Neste ponto, Veneráveis Irmãos, já se percebe o despontar daquela perniciosíssima
doutrina que introduz na Igreja o laicato como fator de progresso.
De
uma espécie de convenção entre as forças de conservação e de progresso,
isto é, entre a autoridade e as consciências individuais, nascem as transformações
e os progressos. As consciências individuais, ou pelo menos algumas delas,
fazem pressão sobre a consciência coletiva; e esta, por sua vez, sobre a
autoridade, obrigando-a a capitular e pactuar. Admitido isto, não é de admirar
ver-se como os modernistas pasmam por serem admoestados ou punidos. O que se
lhes imputou como culpa, consideram um dever sagrado. Ninguém melhor do que
eles conhece as necessidades das consciências, porque são eles e não a
autoridade eclesiástica, os que se acham mais em contato com elas. Julgam quase
ter em si encarnadas todas essas necessidades; daí a persuasão que têm de
falar e escrever sem medo. Nada se lhes dá das censuras da autoridade; porque
se sentem fortes com a consciência do dever, e por íntima experiência sabem
que merecem aplausos e não censuras. Nem tão pouco ignoram que os progressos não
se alcançam sem combates, nem há combates sem vítimas, como o foram os
profetas e Cristo.

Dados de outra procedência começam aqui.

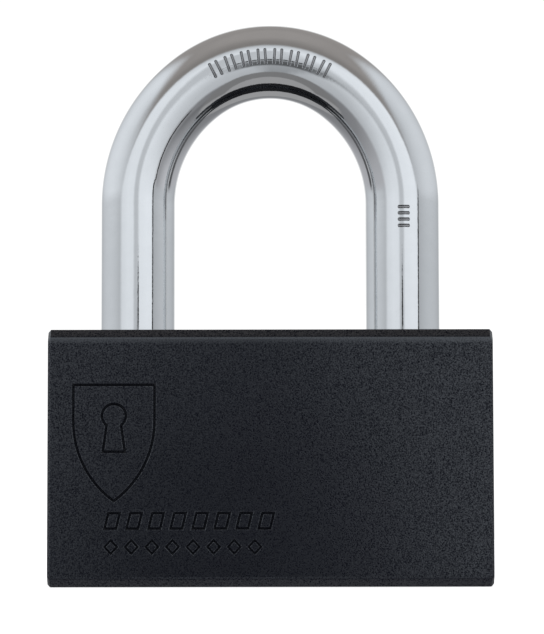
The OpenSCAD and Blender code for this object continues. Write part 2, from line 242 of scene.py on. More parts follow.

Ainda que a autoridade os maltrate, não a odeiam; sabem que
assim está cumprindo o seu dever. Lamentam apenas que se lhes não prestem
ouvidos, porque isto será causa de atraso ao progresso dos espíritos; mas, há
de vir a hora de se romperem as barreiras, porque as leis da evolução poderão
ser refreadas; quebradas, porém, nunca. Traçado este caminho, eles continuam;
continuam, com desprezo das repreensões e condenações, ocultando audácia
inaudita com o véu de aparente humildade. Simulam finalmente curvar a cabeça;
mas, no entanto a mão e o pensamento prosseguem o seu trabalho com ousadia
ainda maior. E assim avançam com toda a reflexão e prudência, tanto porque
estão persuadidos de que a autoridade deve ser estimulada e não destruída,
como também porque precisam de permanecer no seio da Igreja, para conseguirem
pouco a pouco assenhorear-se da consciência coletiva, transformando-a; mal
percebem porém, quando assim se exprimem, que estão confessando que a consciência
coletiva diverge dos seus sentimentos, e que portanto não têm direito de
declarar-se intérpretes da mesma. Nada,
portanto, Veneráveis Irmãos, se pode dizer estável ou imutável na Igreja,
segundo o modo de agir e de pensar dos modernistas. Para o que também não lhes
faltaram precursores, esses de quem o nosso predecessor Pio IX escreveu: estes
inimigos da revelação divina, que exaltam com os maiores louvores o progresso
humano, desejariam com temerário e sacrílego atrevimento introduzi-lo na
religião católica, como se a mesma não fosse obra de Deus, mas obra dos
homens, ou algum sistema filosófico, que se possa aperfeiçoar por meios
humanos (Enc. “Qui pluribus”, 9 de nov. de 1846). acerca da revelação
particularmente, e do dogma, os modernistas nada acharam de novo; pois, a sua
mesma doutrina, antes deles, já fora condenada no Silabo de Pio IX nestes
termos: A divina revelação é imperfeita
e por isto está sujeita a contínuo e indefinido progresso, correspondente ao
da razão humana (Syllabo, proposição condenada
5); e mais solenemente ainda a proscreve o Concílio Vaticano I por estas
palavras: A doutrina da fé por Deus
revelada, não é proposta à inteligência humana para ser aperfeiçoada, como
uma doutrina filosófica, mas é um depósito confiado à esposa de Cristo, para
ser guardado com fidelidade e declarado com infalibilidade. Segue-se pois que
também se deve conservar sempre aquele mesmo sentido dos sagrados dogmas, já
uma vez declarado pela Santa Mãe Igreja, nem se deve jamais afastar daquele
sentido sob pretexto e em nome de mais elevada compreensão (Const. “Dei
Fillius”, cap. IV). De maneira
alguma poderá seguir-se daí que fique impedida a explicação dos nossos
conhecimentos, mesmo relativamente à fé; ao contrário, isto a auxilia e
promove. Neste sentido é que o Concílio prossegue dizendo: Cresça, pois, e com ardor progrida a compreensão, a ciência, a sapiência
tanto de cada um como de todos, tanto de um só homem como de toda a Igreja com
o passar das idades e dos séculos; mas no seu gênero somente, isto é, no
mesmo dogma, no mesmo sentido, no mesmo parecer (Lugar citado).